Eine Anfrage, ob die Schutzkittel Van Laacks nach EN 14126 zertifiziert sind, beantwortete die Firma, die die Pressearbeit für Van Laack macht, nicht. Die Bekanntmachung der Vergabe des Auftrags an Van Laack auf der EU-Vergabeplattform, die uns vorliegt, enthält unter „Bezeichnung des Auftrags“ sowie „Kurze Beschreibung“ lediglich den Hinweis „Beschaffung von PSA im Rahmen der Coronapandemie“. Es ist also nicht klar, ob das Land NRW bei der Vergabe überhaupt Wert darauf legte, dass die Schutzkittel nach EN 14126 zertifiziert werden.

Fassen wir zusammen:

Zu einem Zeitpunkt, als Armin Laschet selbst für mehr Lockerungen in NRW plädierte, bestellte das Land 10.000.000 Schutzkittel für 45.408.156,85 Euro inkl. MwSt. Zustande kam der Auftrag, weil Laschets Sohn über seine Zusammenarbeit mit Van Laack den Geschäftsführer Christian von Daniels kannte und seine Nummer an Armin Laschet gab. Andere Textilunternehmen, wie zum Beispiel die Firma TRIGEMA, wurden vom Land NRW nicht angefragt, ob sie den Auftrag erfüllen können. 40.320 Schutzkittel wurden am 27. August 2020, vier Monate nach Bestellung, an die Uniklinik Essen geliefert, die sie nicht einsetzt, weil sie zu schnell reißen. 28.800 der Schutzkittel wurden in der zweiten Septemberwoche, also viereinhalb Monate nach der Bestellung, an die Uniklinik Münster geliefert, die diese aber nicht benutzt, weil die Schutzkittel knapp drei Monate nach Lieferung noch immer nicht nach der notwendigen EN 14126 zertifiziert sind, worum sich Van Laack kümmern müsste. Da das Land NRW Fragen hierzu bis jetzt nicht beantwortet hat, ist nicht klar, ob überhaupt Schutzkittel der Firma Van Laack an Kliniken in NRW im Einsatz und ob sie überhaupt für einen Einsatz zur Behandlung von Corona-Patienten geeignet sind.

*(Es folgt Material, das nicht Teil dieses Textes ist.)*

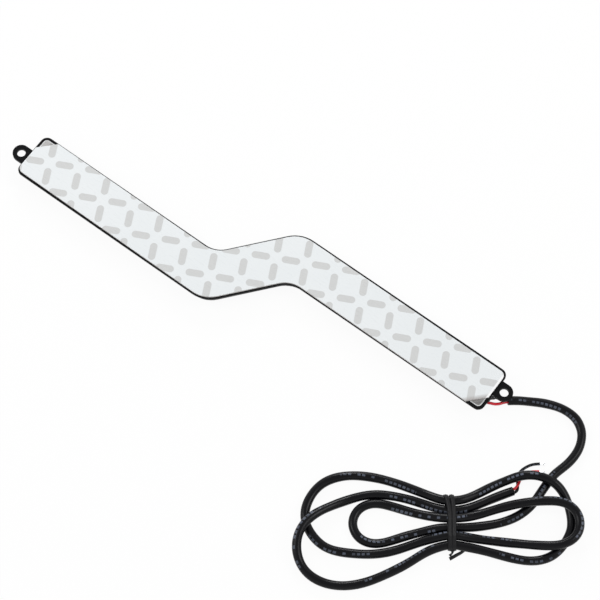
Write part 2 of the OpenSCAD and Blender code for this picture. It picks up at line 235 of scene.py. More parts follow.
def print_mask(tree):
    """1 inside the liner's printed marks: short round-ended bars laid herringbone fashion."""
    coords = add(tree, "TexCoord").outputs["Object"]
    turn = (0, 0, math.radians(PRINT_TURN))
    cells = (1 / PRINT_CELL, 1 / PRINT_CELL, 1)
    turned = add(
        tree, "Mapping", {"Vector": coords, "Rotation": turn, "Scale": cells}
    ).outputs["Vector"]
    axes = add(tree, "SeparateXYZ", {"Vector": turned}).outputs
    index = [sums(tree, "FLOOR", axes[k]) for k in (0, 1)]
    local = [sums(tree, "SUBTRACT", sums(tree, "FRACT", axes[k]), 0.5) for k in (0, 1)]
    parity = sums(tree, "FLOORED_MODULO", sums(tree, "ADD", *index), 2.0)
    side = sums(tree, "SUBTRACT", sums(tree, "MULTIPLY", parity, 2.0), 1.0)
    half_root = math.sqrt(0.5)
    across = sums(tree, "MULTIPLY", side, local[1])
    down = sums(tree, "MULTIPLY", side, local[0])
    length = sums(tree, "MULTIPLY", sums(tree, "ADD", local[0], across), half_root)
    width = sums(tree, "MULTIPLY", sums(tree, "SUBTRACT", local[1], down), half_root)
    beyond = sums(tree, "SUBTRACT", sums(tree, "ABSOLUTE", length), BAR_HALF)
    past_end = sums(tree, "MAXIMUM", beyond, 0.0)
    squares = [sums(tree, "MULTIPLY", d, d) for d in (past_end, width)]
    far = sums(tree, "SQRT", sums(tree, "ADD", *squares))
    return mapped(tree, far, (BAR_R + BAR_EDGE, BAR_R - BAR_EDGE), (0.0, 1.0))


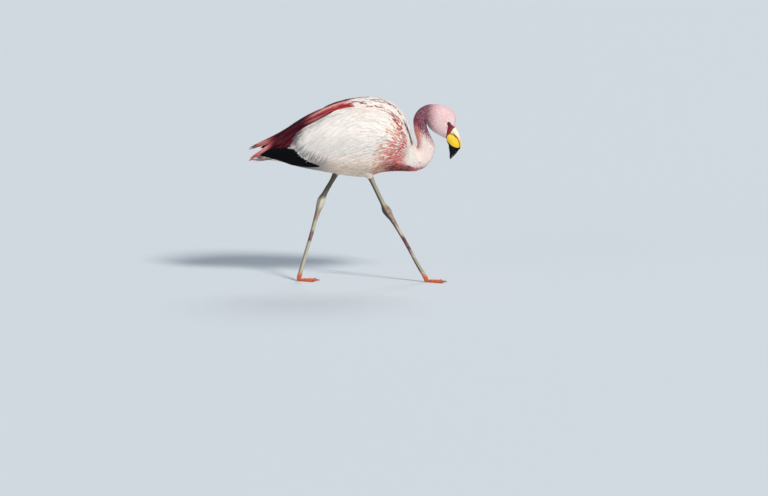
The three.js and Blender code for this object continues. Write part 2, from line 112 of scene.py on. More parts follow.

Update 11.12.2020 18:55 Uhr:

Die Staatskanzlei NRW hat sich nochmal gemeldet.

Die Frage „Welche Mitglieder der Landesregierung NRW führten mit welchen Unternehmen persönliche Gespräche über die Lieferung von Schutzkleidung?“

wurde von einem Sprecher wie folgt beantwortet: „Zu Ihrer ersten Frage bitten wir um Verständnis, dass die Landesregierung grundsätzlich keine Auskunft gibt über mögliche Gespräche und deren Inhalte, die der Ministerpräsident nicht-öffentlich führt. Darüber hinaus verweisen wir an die entsprechenden Ministerien.“

Das heißt die Staatskanzlei NRW gibt zwar Statements raus, in denen sie behauptet, neben Laschet hätten auch andere Mitglieder der Landesregierung NRW Gespräche mit Firmen über die Lieferung von Schutzkleidung geführt, auf Nachfrage ist sie aber nicht in der Lage dies in irgendeiner Form zu belegen.

Die Fragen „Wie viele Hinweise aus der Bevölkerung gab es, durch welche Stelle wurden sie bearbeitet?“ und „Warum können Sie mir mitteilen, dass die Landesregierung NRW Kontakt zu Unternehmen aus ganz Deutschland gesucht hat, jedoch nicht, welche Unternehmen dies konkret waren?“

wurden mit einer Antwort beantwortet, die wir bereits vom Gesundheitsministerium hatten und es wurde seitens der Staatskanzlei darauf verwiesen, dass das Gesundheitsministerium NRW zuständig sei. Das heißt die Staatskanzlei NRW behauptet zwar, man wäre bezüglich der Beschaffung von Schutzausrüstung zahlreichen Hinweisen aus der Bevölkerung nachgegangen, auf Nachfrage kann sie dies jedoch nicht mit Zahlen belegen. Man behauptet, man hätte Kontakt zu zahlreichen Unternehmen in Deutschland gesucht, kann dies aber nicht belegen.